→ **What you need to do**: Your task is to write out the complete listing exactly as it is shown.
## begin
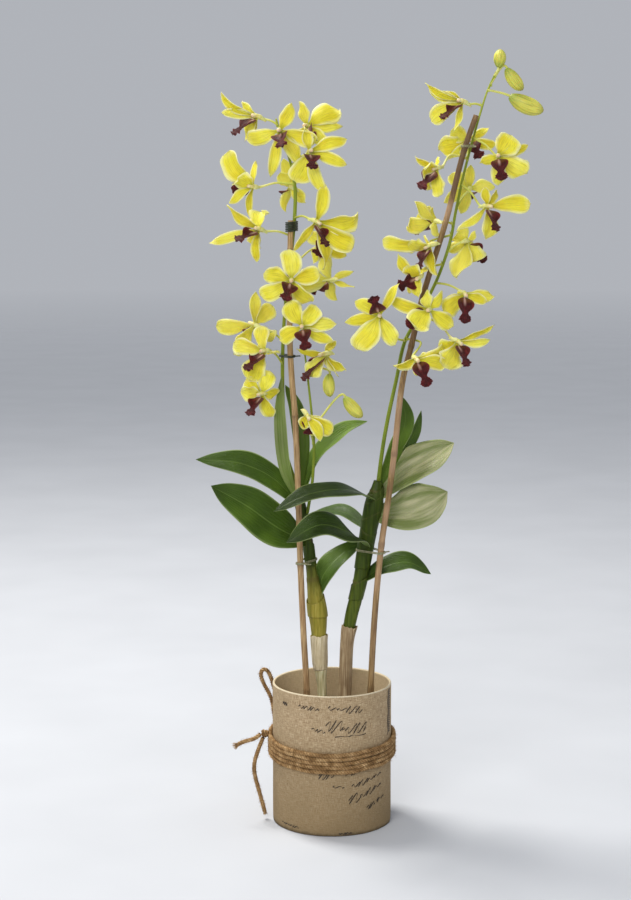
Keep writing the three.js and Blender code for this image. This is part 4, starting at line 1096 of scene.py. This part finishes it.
def bark_chips(bark_paint):
    """A loose layer of chips over the medium, clear of the canes and stakes."""
    rng = random.Random(5)
    stems = [(on_route(points, MEDIUM_TOP), CANE_ROOM) for points in (LEFT_CANE, RIGHT_CANE)]
    stems += [(on_route(points, MEDIUM_TOP), STAKE_ROOM) for points in (LEFT_STAKE, RIGHT_STAKE)]
    inside = LINER_RIM_RADIUS - LINER_WALL - CHIP_ROOM
    shape = Shape()
    for _ in range(CHIPS):
        radius = inside * math.sqrt(rng.random())
        angle = rng.uniform(0, TURN)
        size = (rng.uniform(3, 7), rng.uniform(2, 4), rng.uniform(0.8, 1.8))
        spot = polar(1, angle, 0) * min(radius, inside - size[0])
        slope = max(0.0, (spot.length - MEDIUM_FLAT_RADIUS) / (inside - MEDIUM_FLAT_RADIUS))
        spot.z = MEDIUM_TOP - MEDIUM_DOME * slope + rng.uniform(-0.3, 1.2)
        if all((spot.xy - stem.xy).length >= room for stem, room in stems):
            chip(shape, spot, size, rng)
    shape.piece("bark_chips", bark_paint, slot="bark")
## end
→ **Solution for this exercise**:
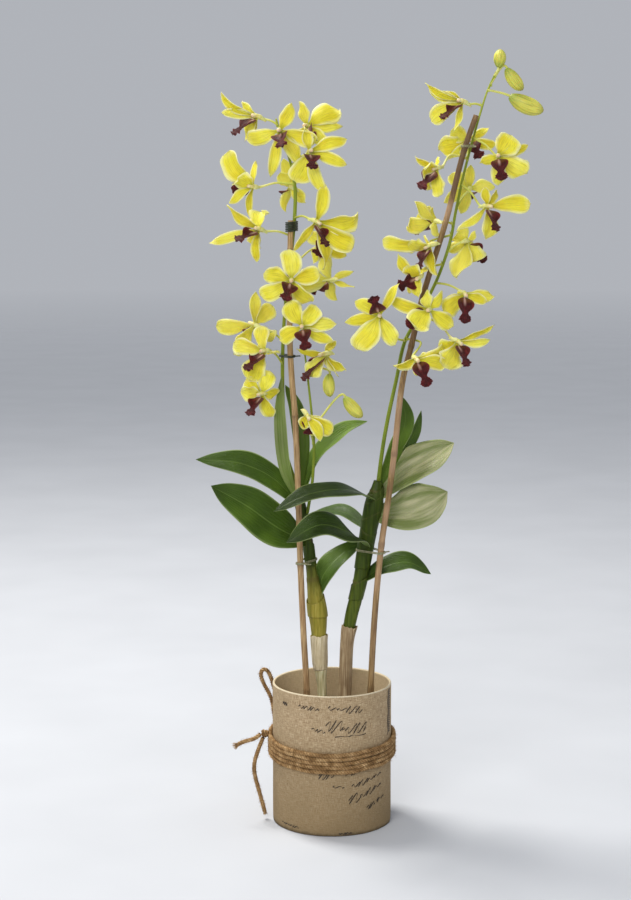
Keep writing the three.js and Blender code for this image. This is part 4, starting at line 1096 of scene.py. This part finishes it.
def bark_chips(bark_paint):
    """A loose layer of chips over the medium, clear of the canes and stakes."""
    rng = random.Random(5)
    stems = [(on_route(points, MEDIUM_TOP), CANE_ROOM) for points in (LEFT_CANE, RIGHT_CANE)]
    stems += [(on_route(points, MEDIUM_TOP), STAKE_ROOM) for points in (LEFT_STAKE, RIGHT_STAKE)]
    inside = LINER_RIM_RADIUS - LINER_WALL - CHIP_ROOM
    shape = Shape()
    for _ in range(CHIPS):
        radius = inside * math.sqrt(rng.random())
        angle = rng.uniform(0, TURN)
        size = (rng.uniform(3, 7), rng.uniform(2, 4), rng.uniform(0.8, 1.8))
        spot = polar(1, angle, 0) * min(radius, inside - size[0])
        slope = max(0.0, (spot.length - MEDIUM_FLAT_RADIUS) / (inside - MEDIUM_FLAT_RADIUS))
        spot.z = MEDIUM_TOP - MEDIUM_DOME * slope + rng.uniform(-0.3, 1.2)
        if all((spot.xy - stem.xy).length >= room for stem, room in stems):
            chip(shape, spot, size, rng)
    shape.piece("bark_chips", bark_paint, slot="bark")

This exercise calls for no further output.